Writing Clear Sentences With and Without AI
Thursday, July 16, 10:00–11:30 a.m. · Clough Commons 272
Writing Clear Sentences is a 90-minute workshop on the choices that determine whether readers move through your prose or get stuck in it. Most dense academic writing is not a content problem; it is often a sentence problem. You will build a practical vocabulary for seeing and fixing what is not working, and apply that same eye to AI output rather than accepting it at face value.
LEARNING OUTCOMES
By the end of this workshop, you will be able to:
1. Recognize the sentence-level patterns that make academic writing harder to read
2. Revise your own sentences using five concrete, reader-centered principles
3. Evaluate AI-generated writing critically: identifying what it improves, what it misses, and when human judgment is still required
Getting to the Point: Writing for U.S. Academic Audiences
Wednesday, July 22, 12:00–1:30 p.m. · Clough Commons 423
Getting to the Point is a 90-minute workshop on the rhetorical expectations that shape academic writing in the United States. Writing conventions vary across national and disciplinary traditions, and what works in one context can work against you in another. You will learn to recognize those differences, identify where your own writing delays the main argument, and revise for the U.S. academic context you are writing in.
LEARNING OUTCOMES
By the end of this workshop, you will be able to:
1. Describe the rhetorical expectations of U.S. academic readers and how they differ from other traditions
2. Identify where your own writing delays or obscures the main argument
3. Revise abstracts, introductions, and paragraphs to meet U.S. reader expectations for directness and structure
Course 3: Career Documents for the U.S. Market
Tuesday, July 28, 2:00–3:30 p.m. · Crosland 4160
Career Documents is a 90-minute workshop for international graduate students preparing to enter the U.S. job market. Resume and CV conventions vary significantly across countries, and what works elsewhere can work against you here. Get a clear picture of what U.S. hiring managers and search committees actually look for, learn to frame your international experience and credentials for a U.S. audience, and identify the specific problems in your own documents. Bring your current resume or CV, get targeted feedback, and leave with a concrete revision plan rather than general advice.
LEARNING OUTCOMES
By the end of this workshop, you will be able to:
1. Explain what U.S. employers and search committees look for in a resume or CV and why
2. Identify the specific weaknesses in your own career documents
3. Revise your resume or CV using U.S. conventions for format, language, and content
Questions? Email Dana.Clark@lifetimelearning.gatech.edu.

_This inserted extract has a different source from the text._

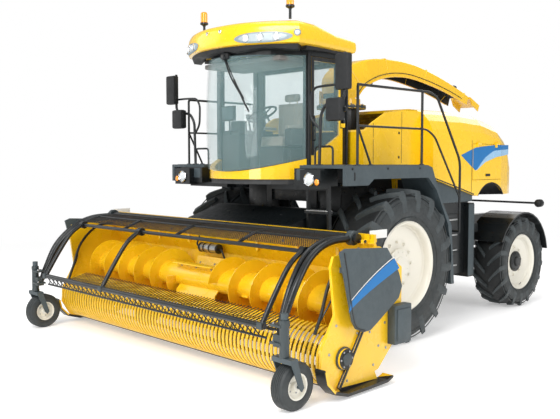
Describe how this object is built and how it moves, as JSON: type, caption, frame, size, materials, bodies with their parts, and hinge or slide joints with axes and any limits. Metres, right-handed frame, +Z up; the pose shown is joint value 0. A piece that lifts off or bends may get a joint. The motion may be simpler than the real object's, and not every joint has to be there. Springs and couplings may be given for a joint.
{
  "type": "forage harvester",
  "caption": "Self-propelled forage harvester with a windrow pickup header, glazed cab, swinging discharge spout and steered rear wheels",
  "frame": {"origin": "on the ground below the middle of the whole machine's length and width, as it stands in road position", "axes": "+Z up, the machine's front faces -Y, its left side is +X"},
  "size_m": [5.134, 7.055, 4.21],
  "materials": {
    "yellow": "gloss yellow paint",
    "grey": "charcoal grey plastic",
    "black": "satin black paint",
    "rubber": "black tyre rubber with cream painted rim",
    "glass": "lightly tinted glass",
    "amber": "amber lens",
    "steel": "bright steel",
    "trim": "cab trim"
  },
  "bodies": {
    "chassis": {"body_panels": "yellow", "cab_floor": "trim", "cab_frame": "black", "cab_nose_band": "yellow", "cab_roof": "yellow", "chassis_frame": "black", "chopper_housing": "black", "driver_seat": "trim", "engine_block": "black", "front_axle": "black", "left_beacon": "amber", "left_handrail": "black", "left_mirror": "black", "left_mudguard": "grey", "left_platform": "black", "left_tank": "black", "rear_axle": "black", "rear_hood": "yellow", "rear_window": "glass", "right_beacon": "amber", "right_handrail": "black", "right_mirror": "black", "right_mudguard": "grey", "right_platform": "black", "right_tank": "black", "right_window": "glass", "steering_column": "trim", "windscreen": "glass"},
    "front_left_wheel": {"front_left_wheel": "rubber"},
    "front_right_wheel": {"front_right_wheel": "rubber"},
    "left_knuckle": {"left_knuckle": "black"},
    "right_knuckle": {"right_knuckle": "black"},
    "rear_left_wheel": {"rear_left_wheel": "rubber"},
    "rear_right_wheel": {"rear_right_wheel": "rubber"},
    "cab_door": {"cab_door": "yellow", "door_glass": "glass"},
    "left_hood_door": {"left_hood_door": "yellow"},
    "right_hood_door": {"right_hood_door": "yellow"},
    "spout_turret": {"spout_turret": "yellow"},
    "spout_arm": {"spout_arm": "yellow"},
    "spout_flap": {"spout_flap": "yellow"},
    "header": {"feed_housing": "black", "header_trough": "yellow", "header_left_end": "yellow", "header_right_end": "yellow", "left_shield": "grey", "right_shield": "grey", "header_top_frame": "black", "pickup_bands": "yellow"},
    "auger": {"auger": "yellow"},
    "pickup_reel": {"pickup_reel": "black"},
    "windguard": {"windguard": "black"},
    "left_caster": {"left_caster_fork": "grey"},
    "right_caster": {"right_caster_fork": "grey"},
    "left_gauge_wheel": {"left_gauge_wheel": "rubber"},
    "right_gauge_wheel": {"right_gauge_wheel": "rubber"},
    "left_lift_barrel": {"left_lift_barrel": "black"},
    "right_lift_barrel": {"right_lift_barrel": "black"},
    "left_lift_rod": {"left_lift_rod": "steel"},
    "right_lift_rod": {"right_lift_rod": "steel"}
  },
  "joints": [
    {"name": "front_left_wheel_spin", "type": "hinge", "parent": "chassis", "child": "front_left_wheel", "pos_m": [1.35, -0.5225, 0.955], "axis": [1, 0, 0], "continuous": true},
    {"name": "front_right_wheel_spin", "type": "hinge", "parent": "chassis", "child": "front_right_wheel", "pos_m": [-1.35, -0.5225, 0.955], "axis": [1, 0, 0], "continuous": true},
    {"name": "left_steer", "type": "hinge", "parent": "chassis", "child": "left_knuckle", "pos_m": [0.84, 2.6875, 0.69], "axis": [0, 0, 1], "range_deg": [-35, 35]},
    {"name": "rear_left_wheel_spin", "type": "hinge", "parent": "left_knuckle", "child": "rear_left_wheel", "pos_m": [1.23, 2.6875, 0.69], "axis": [1, 0, 0], "continuous": true},
    {"name": "right_steer", "type": "hinge", "parent": "chassis", "child": "right_knuckle", "pos_m": [-0.84, 2.6875, 0.69], "axis": [0, 0, 1], "range_deg": [-35, 35]},
    {"name": "rear_right_wheel_spin", "type": "hinge", "parent": "right_knuckle", "child": "rear_right_wheel", "pos_m": [-1.23, 2.6875, 0.69], "axis": [1, 0, 0], "continuous": true},
    {"name": "cab_door_hinge", "type": "hinge", "parent": "chassis", "child": "cab_door", "pos_m": [0.858, -0.8355, 2], "axis": [0, 0, 1], "range_deg": [0, 80]},
    {"name": "left_hood_door_hinge", "type": "hinge", "parent": "chassis", "child": "left_hood_door", "pos_m": [1.27, 1.8975, 2.503], "axis": [0, -1, 0], "range_deg": [0, 70]},
    {"name": "right_hood_door_hinge", "type": "hinge", "parent": "chassis", "child": "right_hood_door", "pos_m": [-1.27, 1.8975, 2.503], "axis": [0, 1, 0], "range_deg": [0, 70]},
    {"name": "spout_slew", "type": "hinge", "parent": "chassis", "child": "spout_turret", "pos_m": [0, 0.0975, 2.98], "axis": [0, 0, 1], "range_deg": [-100, 100]},
    {"name": "spout_lift", "type": "hinge", "parent": "spout_turret", "child": "spout_arm", "pos_m": [0, -0.0425, 3.17], "axis": [1, 0, 0], "range_deg": [0, 30]},
    {"name": "spout_flap_tilt", "type": "hinge", "parent": "spout_arm", "child": "spout_flap", "pos_m": [0, 3.1725, 3.328], "axis": [1, 0, 0], "range_deg": [-40, 10]},
    {"name": "header_lift", "type": "hinge", "parent": "chassis", "child": "header", "pos_m": [0, -0.4225, 1.3], "axis": [-1, 0, 0], "range_deg": [0, 13]},
    {"name": "auger_spin", "type": "hinge", "parent": "header", "child": "auger", "pos_m": [0, -2.3825, 0.84], "axis": [1, 0, 0], "continuous": true},
    {"name": "pickup_spin", "type": "hinge", "parent": "header", "child": "pickup_reel", "pos_m": [0, -2.6825, 0.37], "axis": [1, 0, 0], "continuous": true},
    {"name": "windguard_lift", "type": "hinge", "parent": "header", "child": "windguard", "pos_m": [0, -2.8425, 1.38], "axis": [-1, 0, 0], "range_deg": [0, 50]},
    {"name": "left_caster_swivel", "type": "hinge", "parent": "header", "child": "left_caster", "pos_m": [2.38, -3.4025, 0.66], "axis": [0, 0, 1], "continuous": true},
    {"name": "left_gauge_wheel_spin", "type": "hinge", "parent": "left_caster", "child": "left_gauge_wheel", "pos_m": [2.38, -3.3025, 0.225], "axis": [1, 0, 0], "continuous": true},
    {"name": "right_caster_swivel", "type": "hinge", "parent": "header", "child": "right_caster", "pos_m": [-2.38, -3.4025, 0.66], "axis": [0, 0, 1], "continuous": true},
    {"name": "right_gauge_wheel_spin", "type": "hinge", "parent": "right_caster", "child": "right_gauge_wheel", "pos_m": [-2.38, -3.3025, 0.225], "axis": [1, 0, 0], "continuous": true},
    {"name": "left_barrel_swing", "type": "hinge", "parent": "chassis", "child": "left_lift_barrel", "pos_m": [0.6, -0.7225, 0.66], "axis": [-1, 0, 0], "range_deg": [0, 17.2]},
    {"name": "left_rod_slide", "type": "slide", "parent": "left_lift_barrel", "child": "left_lift_rod", "axis": [0, -0.9893, -0.1461], "range_m": [0, 0.147]},
    {"name": "right_barrel_swing", "type": "hinge", "parent": "chassis", "child": "right_lift_barrel", "pos_m": [-0.6, -0.7225, 0.66], "axis": [-1, 0, 0], "range_deg": [0, 17.2]},
    {"name": "right_rod_slide", "type": "slide", "parent": "right_lift_barrel", "child": "right_lift_rod", "axis": [0, -0.9893, -0.1461], "range_m": [0, 0.147]}
  ],
  "couplings": [
    {"joint": "right_steer", "follows": "left_steer", "ratio": 1},
    {"joint": "left_barrel_swing", "follows": "header_lift", "ratio": 1.31},
    {"joint": "left_rod_slide", "follows": "header_lift", "m_per_rad": 0.64},
    {"joint": "right_barrel_swing", "follows": "header_lift", "ratio": 1.31},
    {"joint": "right_rod_slide", "follows": "header_lift", "m_per_rad": 0.64}
  ]
}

Semester courses for credit
Each semester, the Center for Teaching and Learning and the College of Lifetime Learning offer credit courses to help international graduate students improve their communication skills in English. These courses are free to Georgia Tech graduate students. Each runs for a full semester and combines live class sessions with individual one-on-one meetings with the instructor.
Academic Writing for International Graduate Students (2 credits)
CETL 8723 · cross-listed as CLL 8802
Learn the cultural conventions of academic and technical writing, along with the principles of organizing ideas clearly, completely, and cohesively. You analyze common errors in advanced academic writing, practice independent proofreading and editing, and meet one-on-one with the instructor. Coursework may include biographies, résumés, and American-style email correspondence, plus optional assignments such as acknowledgments, teaching and research statements, and journal paper reviews.
Questions? Contact Karen Peterson at karen.peterson@lifetimelearning.gatech.edu.
Oral Communication Skills for International Graduate Students (2 credits)
CETL 8797 · cross-listed as CLL 8802
Build the speaking and presentation skills you need for academic and professional settings. Through active, collaborative learning, you practice oral communication approaches and strategies, build confidence in delivering presentations and moderating Q&A sessions, and engage in individual feedback sessions with the instructor.
Questions? Contact Kendall Nelson at kendall.nelson@lifetimelearning.gatech.edu.
Register through OSCAR. Choose your semester, then search the subject code CETL (Center for Enhancement of Teaching and Learning) or CLL (College of Lifetime Learning).
Register for credit courses on OSCAR
Short courses
The Language Institute also offers four-week, non-credit short courses for focused practice in a single area of English communication — pronunciation, everyday conversation, or professional presentation skills. Each course is $265 and meets in a small, in-person group. For a deeper, semester-long version that earns course credit, see the Oral Communication Skills course (CETL 8797) above.
See course descriptions, pricing, and the current session schedule on the Short-Term Courses page.
700-level Intensive English Program
The 700 level of the Intensive English Program is designed for advanced graduate students who want to strengthen their academic communication at a near-native level. It focuses on the refined reading, writing, listening, and speaking skills you need for graduate coursework, research communication, and professional engagement.
At this level you analyze and evaluate complex academic texts, produce sophisticated and well-organized writing, lead discussions, deliver polished presentations, and handle the nuanced communication that graduate research and professional life demand.
These non-credit courses are available in in-person and hybrid formats, depending on your needs and program eligibility.